19 SES 06 B, Pedagogic Approaches and Diversity
At the heart of this paper is an intention to write an ethnography of one primary school in England with respect to its response to language diversity. The presentation explores the recent four decades of pedagogy, policy and practice in this school where a substantial proportion of its pupils have learnt languages other than English at home, before starting school. The authors have been involved with this school as teachers and researchers for nearly four decades, and by exploring the previous and current teachers’ understandings of the lived experiences of the youngest children in their classes, the paper reveals insights into multilingual pedagogies over time. The central question is how is the support for multilingual pupils theorised, conceptualised and organised in everyday practice? This research question is explored by examining national policies, previous studies undertaken at the school, and teachers’ perspectives and by taking a historical perspective.
The presentation draws on our own ethnographic work in the area and, drawing on Moll et al’s (1992), Gonzalez et al’s (2005) and Rodriguez’s (2013) work, this research study of the school is based on a sociocultural theoretical framework. The ‘funds of knowledge’ approach views learning as occurring through participation in practice in different social and cultural contexts and is used to analyse languages, early years settings and social networks. The findings reveal tensions between the policy driven need to learn English and the consequent ‘silencing’ of bilingualism – and the development of young children’s home languages in the early years of schooling in England ( UNESCO Policy Paper (February, 2016) ‘If you don’t understand, how can you learn’), Robertson et al, 2014).
Drawing on the work of Syncretic Literacy Studies (Gregory et al, 2004), the authors’ own ethnographic approach builds on the earlies studies that explored how meaning is created in diverse educational contexts. The main big question for this paper centres on what counts as a multilingual learner in a primary school in England, and between 1980 to 2018, and how the conceptualisations of multilingualism and of a multilingual pupil have shifted in response to changing policies and national curricula demands. The authors are in a strong and privileged position to engage in this study because of their historical connection with the school, its teachers and community. The methods include field notes from previous studies, a focus group meetings with parents and Bilingual Teaching Assistants and interviews with teachers and Headteacher, Ethical considerations For us all ethical considerations are framed in social justice and we have endeavoured to present a trustworthy account of complex human meaning making processes by sharing and discussing old and new data, and research studies, field notes with our key participants. Participants – children, families and school staff - are co-researchers in the research process and all names are anonymised. Inclusive, ethical research is about relational practice and about pluralities of knowledge, and whilst the final decisions of what to include and how to theoretically frame the school’s everyday practice, the participants’ views have impacted on our decision. Their participation has been voluntary and the selection of research tools has been a shared process. Consent has been sought and granted from all participants.

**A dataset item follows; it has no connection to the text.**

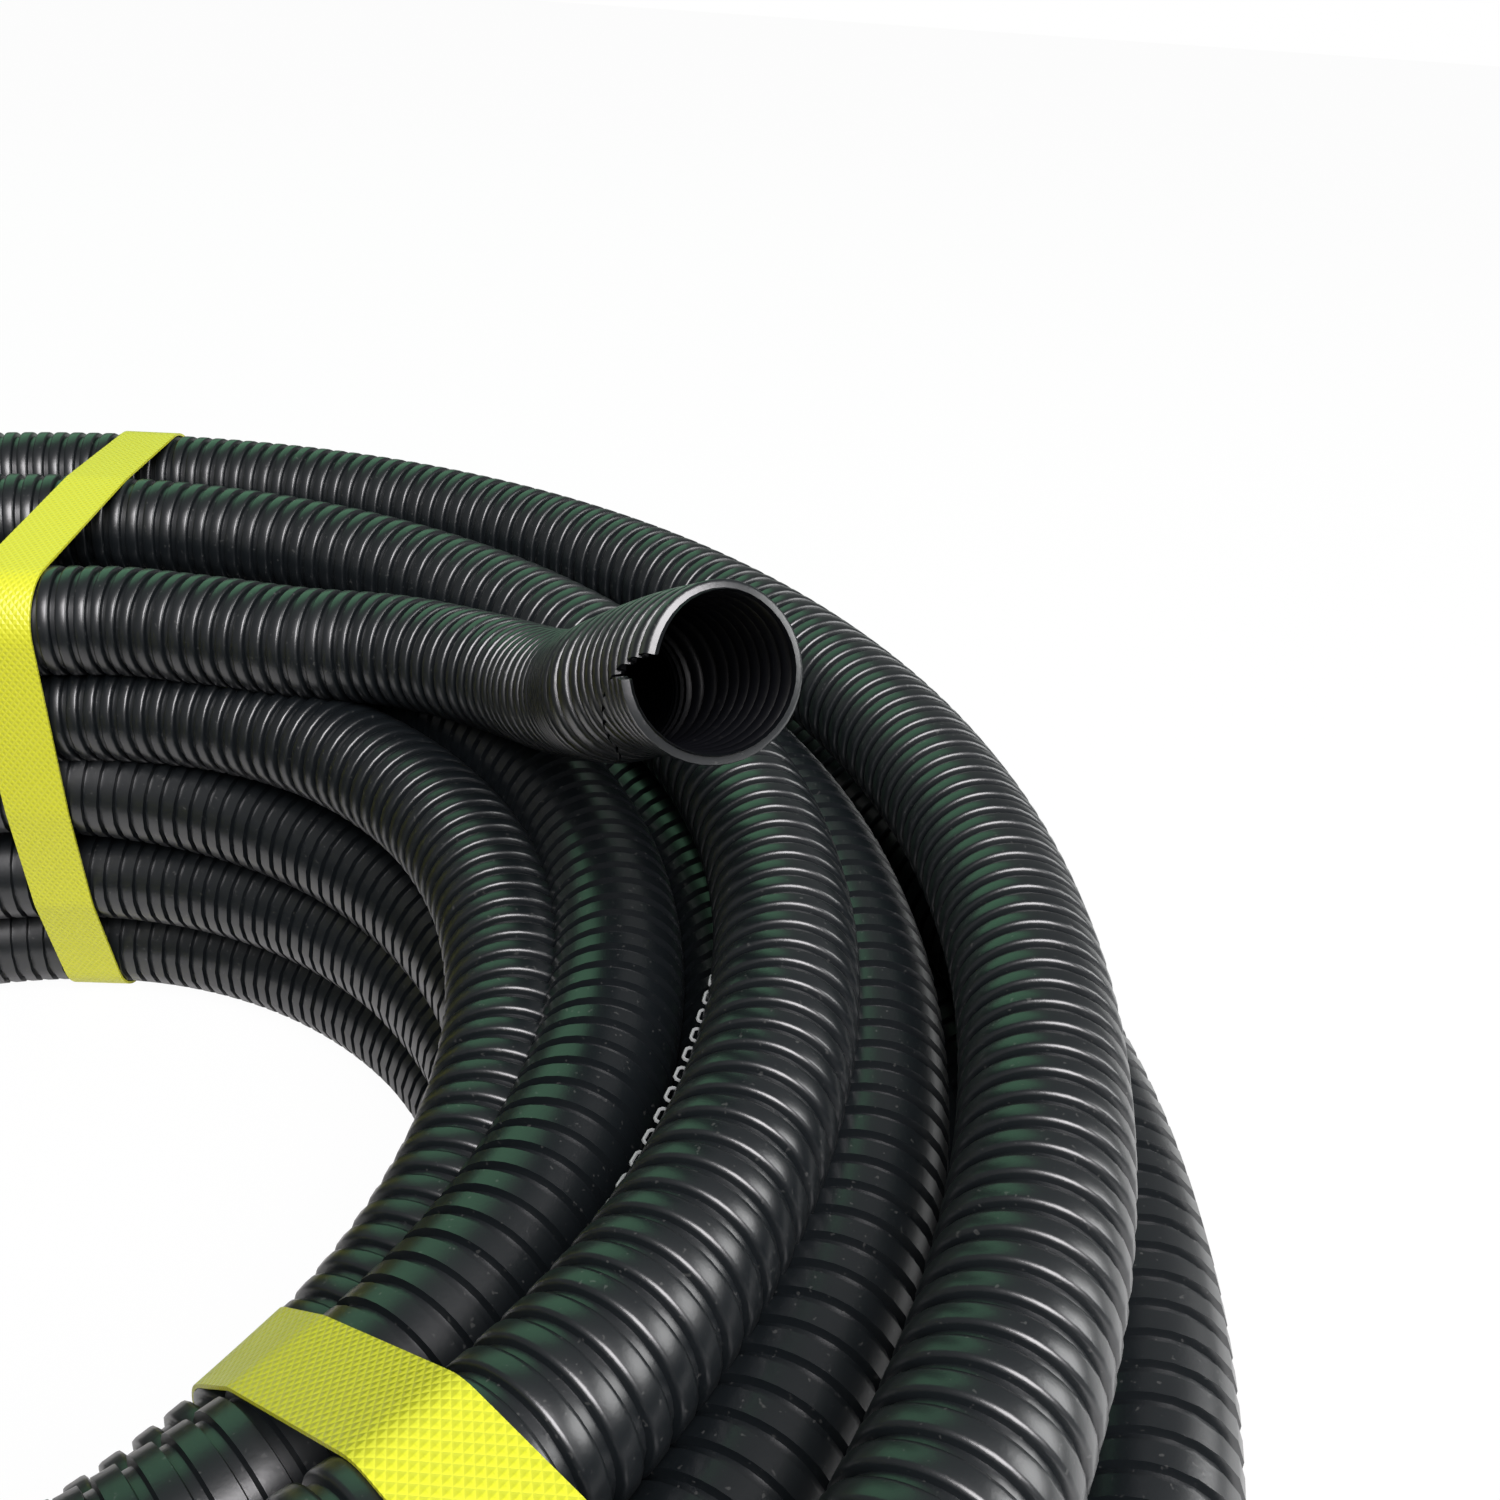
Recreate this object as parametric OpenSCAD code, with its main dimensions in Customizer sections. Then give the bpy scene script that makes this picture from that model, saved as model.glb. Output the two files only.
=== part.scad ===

In this presentation we map out some of the key policy developments in England, and specifically those that relate to multilingual pupils’ learning, and locate these within a timeline of migration into the area. These policy and demographical insights are then combined with real life accounts of teaching and learning at this school and ethnographic field notes. What emerges distinctly is the power of an individual member of staff to make a difference.
Drury, R. (2013) ‘How silent is the ‘Silent Period’ for young bilinguals in early years settings in England?’ In European Early Childhood Education Research Journal Gregory, E., Long, S. & Volk, D. (eds) (2004) Many Pathways to Literacy, London: RoutledgeFalmer Gonzalez, N., Moll, L.C., Amanti, C. (2005) Funds of Knowledge: Theorizing Practices in Households, Communities and Classrooms. Lawrence Erlbaum Associates. Moll, L., Amanti, C., Neff, D. and Gonzalez, N. (1992) Funds of Knowledge for Teaching: Using a Qualitative Approach to Connect Homes and Classrooms. Theory Into Practice. Vol. XXXI, No. 2, Spring, pp, 132-141. Robertson, L. H., Drury, R. & Cable, C. (2014) ‘Silencing bilingualism’ In International Journal of Bilingual Education and Bilingualism. Rodriguez, G. M. (2013) Power and Agency in Education: Exploring the Pedagogical Dimensions of Funds of Knowledge. Review of Research in Education. Vol. 37, pp. 87-120.